Daar heeft mijn vriendin Brené Brown over geschreven. Zij is een academica, die tien jaar geleden nog beweerde dat ze creativiteit niet nodig had. Inmiddels weet ze via onderzoek dat je zonder creativiteit geen vol leven kan leiden. Velen van ons kregen ooit te horen dat ze maar beter konden stoppen met schilderen of tekenen of schrijven. Misschien was het een leraar die dit vertelde of een ouder. Die opmerkingen kunnen traumatiserend zijn. Ik ben niet de eerste die daarover schrijft. Denk maar aan Julia Cameron en haar boek The Artist’s Way. Ik had geluk: van mijn hardwerkende ouders mocht ik doen wat ik wilde, zolang ik financieel voor mezelf instond. Op mijn achttiende zeiden mijn ouders: ‘Okee, nu sta je er alleen voor, maak er wat van.’

 

Je moedigt creatievelingen aan om hun baan niet op te geven.

 

Ik word altijd heel nerveus wanneer mensen me vertellen dat ze hun baan opgeven om een boek te schrijven. Zorg ervoor dat je financieel comfortabel zit zodat je tijd kan vrijmaken om te schrijven. Dat is een veel betere aanpak. Want geef toe: hoevelen kunnen leven van hun kunst? Bovendien zullen die banen je grondstof bieden voor je verhalen, je zal nieuwe werelden verkennen. Gebruik die ervaring.

Ik hoor voortdurend van mensen dat ze geen tijd hebben om hun kunstenaarsprojecten uit te voeren. Ze kijken liever naar Netflix, ze zijn te moe. Doe maar, zeg ik dan, maar kom niet bij mij klagen. Wie creatief wil zijn, moet tijd maken, moet dingen opgeven die leuk zijn. Ga niet naar verjaardagsfeestjes of naar borrels, neem jezelf serieus als kunstenaar. Zoveel tijd heb je echt niet nodig. John Updike heeft terecht opgemerkt dat de meeste romans geschreven zijn door mensen die er slechts een uur per dag konden aan besteden. Je hebt geen acht uur per dag nodig om te schrijven. Het zal je toch niet lukken om zo lang geconcentreerd te werken.

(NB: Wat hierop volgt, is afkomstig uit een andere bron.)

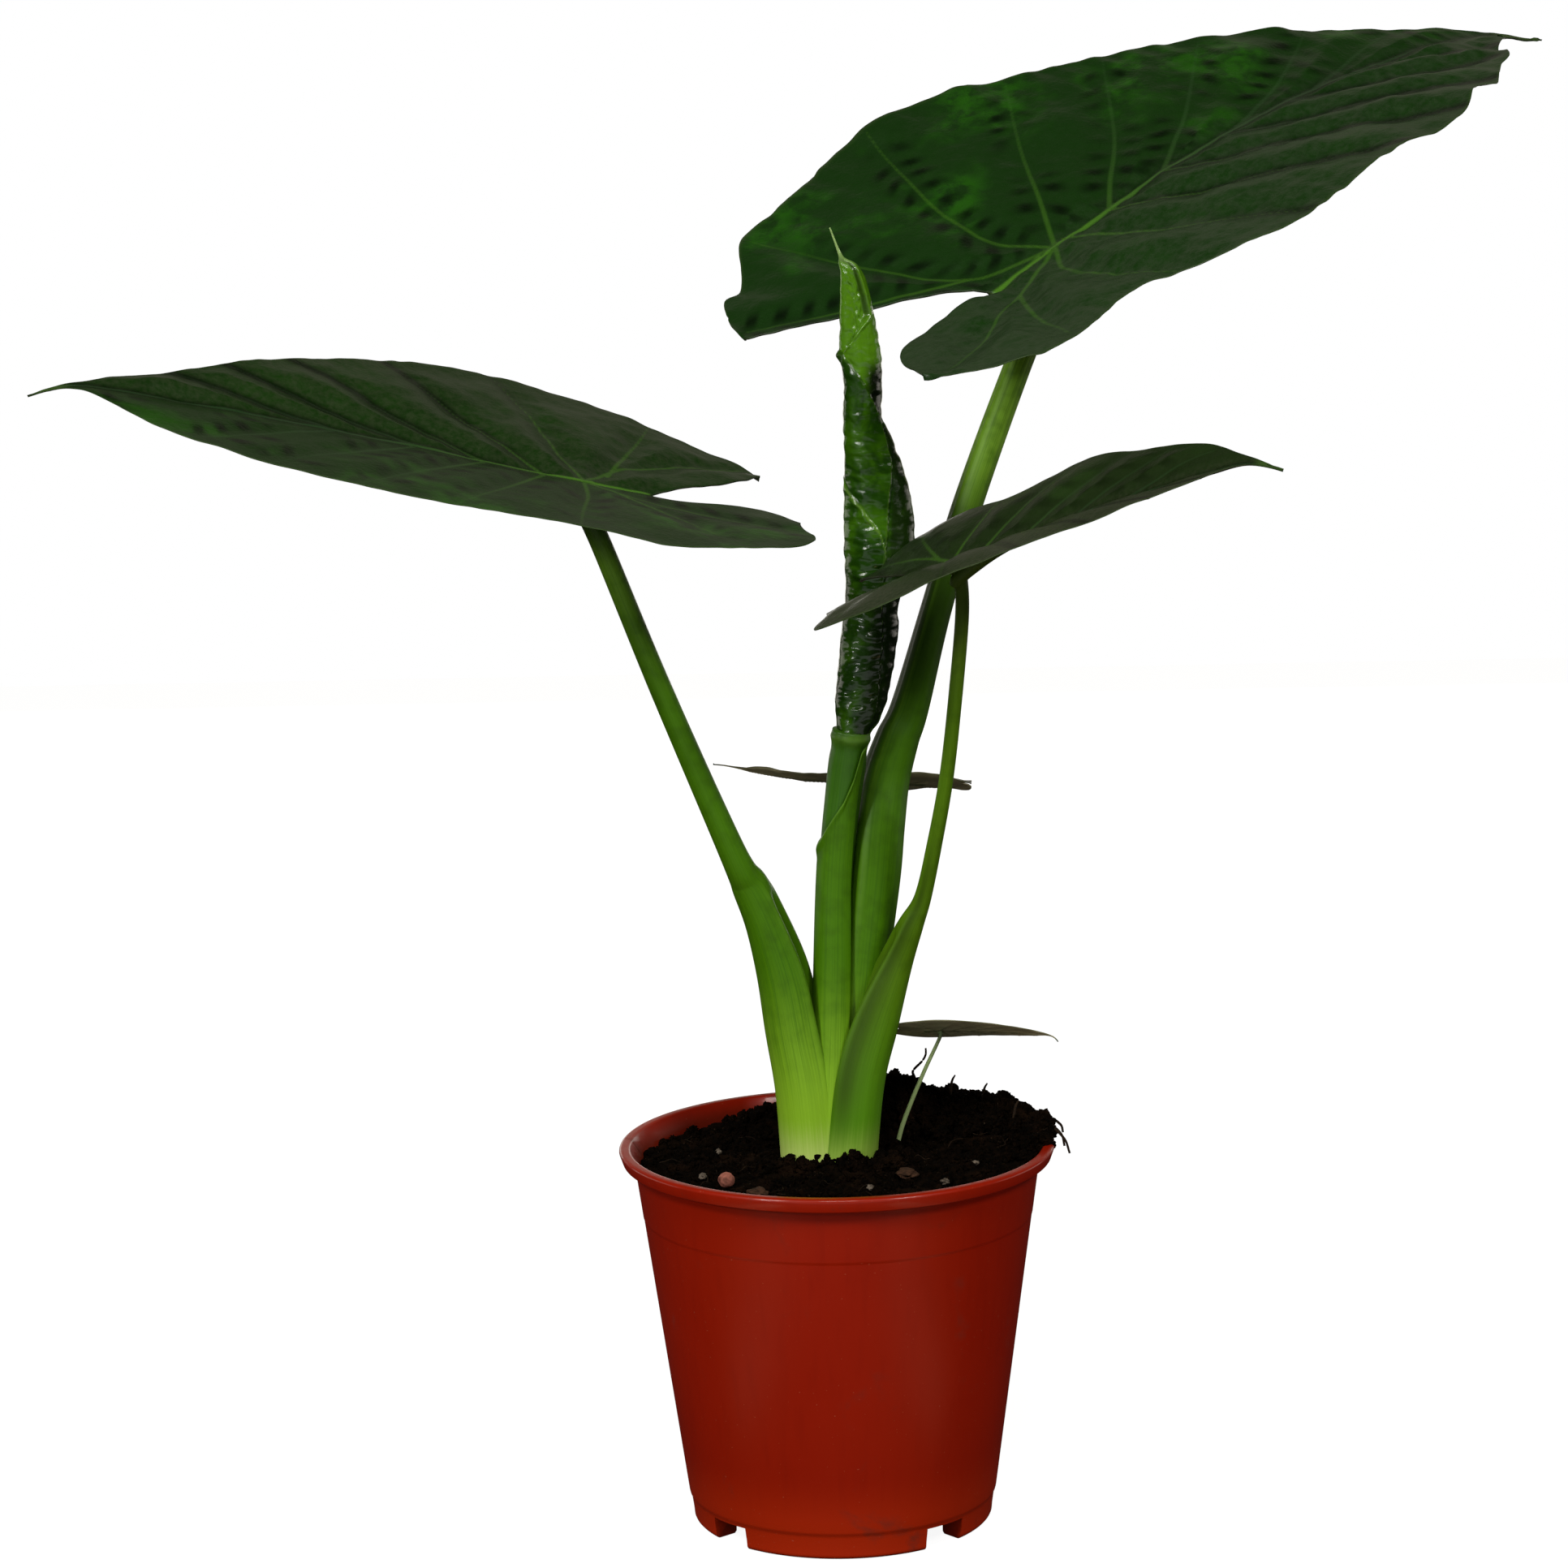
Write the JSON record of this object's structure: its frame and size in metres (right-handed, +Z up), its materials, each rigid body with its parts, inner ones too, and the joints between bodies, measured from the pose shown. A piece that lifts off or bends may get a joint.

Wanneer ik in het midden van een urgent project zit, schrijf ik drie uur per dag, meer lukt me niet.

 

Hoe ontstaan je boeken?

 

De personages en de setting komen eerst, pas daarna begin ik na te denken over de plot. Ik weet welke sfeer ik wil voor het boek, ik zie de personages voor me alsof het echte mensen zijn, maar het kost me heel veel tijd om het verhaal uit te vogelen. Daar doe ik echt jaren over. Het schrijven van romans valt me zwaarder dan het schrijven van non-fictie, bij non-fictie werk je namelijk met een wereld die al bestaat. Toen ik Het hart van alle dingen, mijn meest recente roman, begon te schrijven, had ik last van plankenkoorts. Het was twaalf jaar geleden dat ik een roman had geschreven en ik vroeg me af of ik het nog wel kon. Ik heb mijn angst kunnen verbannen door het boek te behandelen als een non-fictieproject. Wanneer ik non-fictie schrijf, neem ik interviews af en doe ik een hoop research. Datzelfde systeem pas ik nu ook toe wanneer ik verhalen schrijf. Ik noteer interessante weetjes, thema’s, karaktertrekken van personages, dat soort dingen, op indexkaarten. Nu ben ik bezig met een roman over showgirls in New York tijdens de jaren 1940. Ik zit nog volop in de ontwikkelfase. Op mijn bureau groeit de stapel indexkaarten gestaag. Toen ik twintig was , werkte ik op een heel andere manier. Ik ging voor een wit blad zitten en wachtte tot de inspiratie kwam. Dat zou ik niemand aanraden.

 

Meer tips van Elizabeth Gilbert:

 

1) Nieuwsgierigheid is belangrijker dan passie. Staar je niet blind op het fenomeen van de getormenteerde kunstenaar. Schrijf je verhalen vanuit je nieuwsgierigheid naar de wereld.

 

2) Streef niet naar perfectionisme. Gilbert: ‘In mijn ogen is perfectionisme gewoon een deftige haute-couture versie van angst.’

 

3) Ga op zoek naar leermeesters in je boekenkast.

 

4) Neem het allemaal niet te serieus. Gilbert interviewde muzikant Tom Waits: ‘In de loop der jaren heeft Tom Waits eindelijk het gevoel gekregen dat het hem vrij staat om luchtiger met zijn creativiteit om te gaan – met niet meer zoveel drama, met niet meer zoveel angst. Een groot deel van zijn luchtigheid heeft hij gekregen doordat hij zijn kinderen heeft zien opgroeien, en zag hoe totaal vrij die zich voelden in hun creatieve expressie.’

 

5) Laat ideeën niet te lang liggen. Doe je dit wel, dan gaan ze dood.